Le groupe Bosch est implanté à Rodez depuis le milieu du 20ème siècle (Crédits : Pierrick Merlet).

Cette rumeur, ou ce projet encore immature, se présente comme une lueur d'espoir pour un bassin de vie qui s'inquiète pour l'avenir de "la Bosch" comme la surnomme les habitants et ses ouvriers. "Les espoirs de voir cette usine se construire ici ? Ils sont minces mais on ne peut que jouer notre carte à fond !", a d'ailleurs reconnu le maire de Rodez et président de l'agglomération, Christian Teyssèdre, pour sa première prise de parole publique à ce sujet lors d'un conseil d'agglomération le 9 février, lui qui refuse toute intervention dans les médias à ce propos.

"Il ne faut pas donner de faux espoir et respecter l'inquiétude des salariés de La Bosch. Nous sommes dans une situation grave et préoccupante. Dans les pistes de diversification pour cette usine, il y a l'hydrogène, l'aéronautique et la piste des batteries électriques, mais à moyen terme.
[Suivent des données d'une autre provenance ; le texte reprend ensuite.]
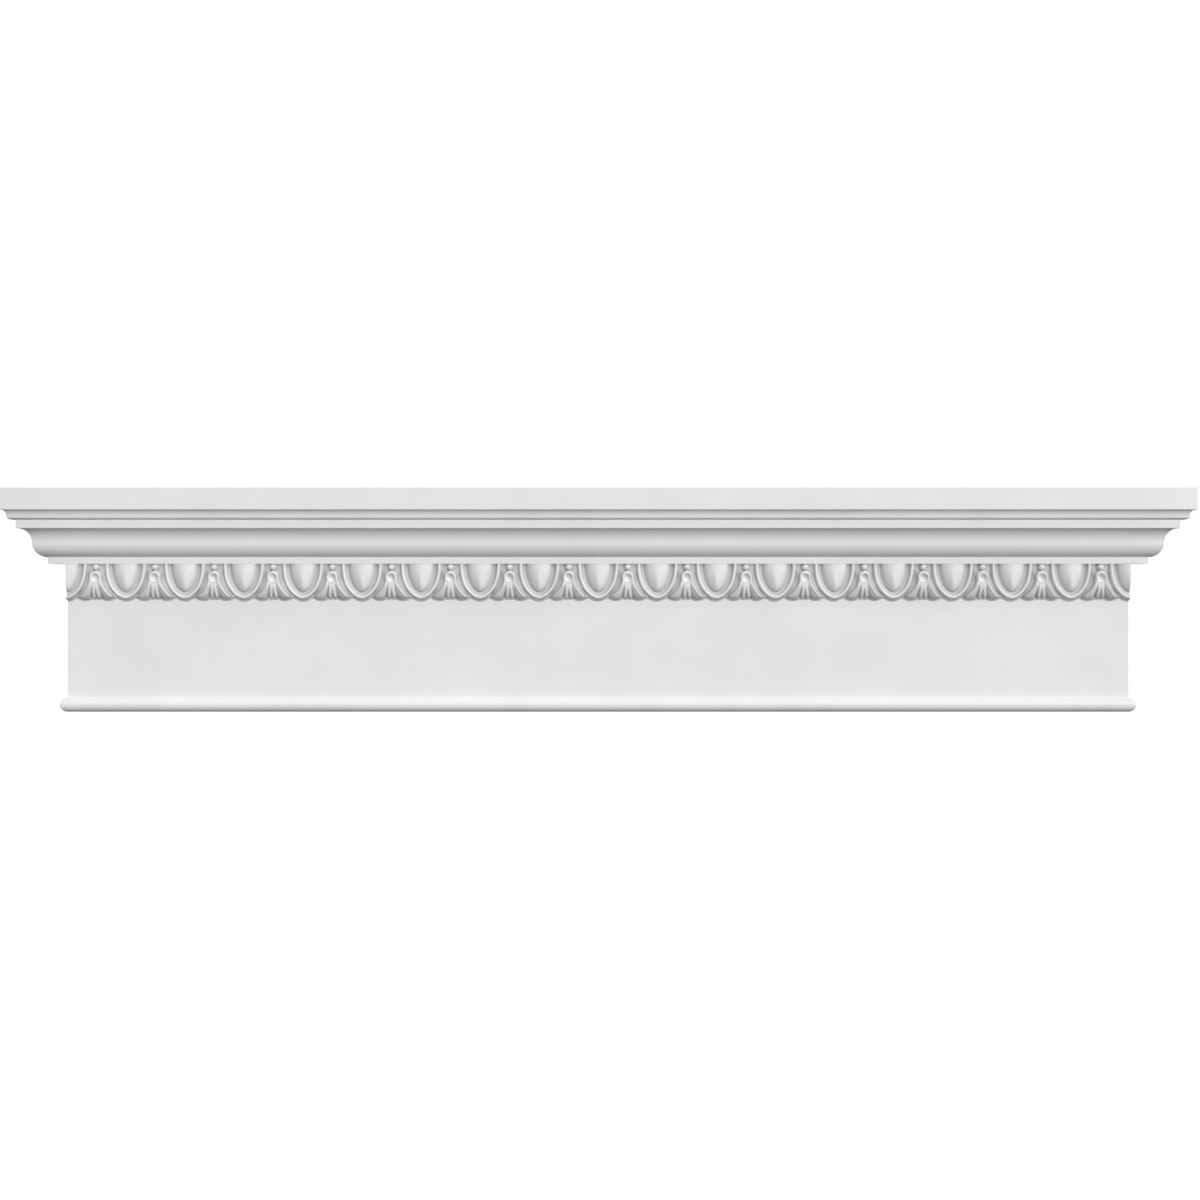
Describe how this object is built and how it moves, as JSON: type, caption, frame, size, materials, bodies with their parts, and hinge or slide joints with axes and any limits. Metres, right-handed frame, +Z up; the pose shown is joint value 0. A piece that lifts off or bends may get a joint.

D'ici deux à trois ans (selon le calendrier de Verkor, ndlr), c'est complément irréaliste et ce n'est pas moi qui le dit mais la ministre déléguée chargée de l'Industrie (Agnès Pannier-Runacher, ndlr)", répond la présidente du conseil régional d'Occitanie, Carole Delga, interrogée par La Tribune à ce sujet.

Lors d'une entrevue jeudi 4 février avec l'intersyndicale de l'usine menacée, la membre du gouvernement n'a même pas hésité à écarter ce projet de gigafactory de Verkor comme une solution de court ou moyen terme pour les 1.200 salariés de l'usine Bosch à Rodez. "Nous, nous voulons préserver nos emplois dans cette usine, c'est notre unique priorité ! On ne regarde pas ce qu'il se fait ailleurs ou ce qui est potentiellement prévu", balaie d'ailleurs d'un revers de la main Cédric Belledent, délégué du syndicat Sud à l'usine à "La Bosch".

"Aujourd'hui, les actionnaires majoritaires de Verkor cherchent un partenaire commercial, autrement dit, ils cherchent un acheteur pour leurs batteries. Donc, laissons-les faire ce travail car ce partenariat industriel conditionnera fortement le choix du site et il faut être clair que les constructeurs automobiles ne sont pas dans le Sud de la France... Ils ne sont pas en Occitanie, ni en Nouvelle-Aquitaine, ou en PACA, c'est une réalité. Bien sûr, avec l'entreprise Verkor, je suis en lien car des projets comme celui-ci il y a deux ou trois projets de la sorte en Europe et nous travaillons sur le sujet de leur implantation avec notre agence de développement économique. Une fois que Verkor aura défini son projet industriel avec le client, nous verrons comment nos entreprises régionales comme la Bosch peuvent être en partenariat avec Verkor", ajoute l'élue régionale Carole Delga.

Un site inapproprié qui a poussé Verkor à sortir Rodez de la short-list ?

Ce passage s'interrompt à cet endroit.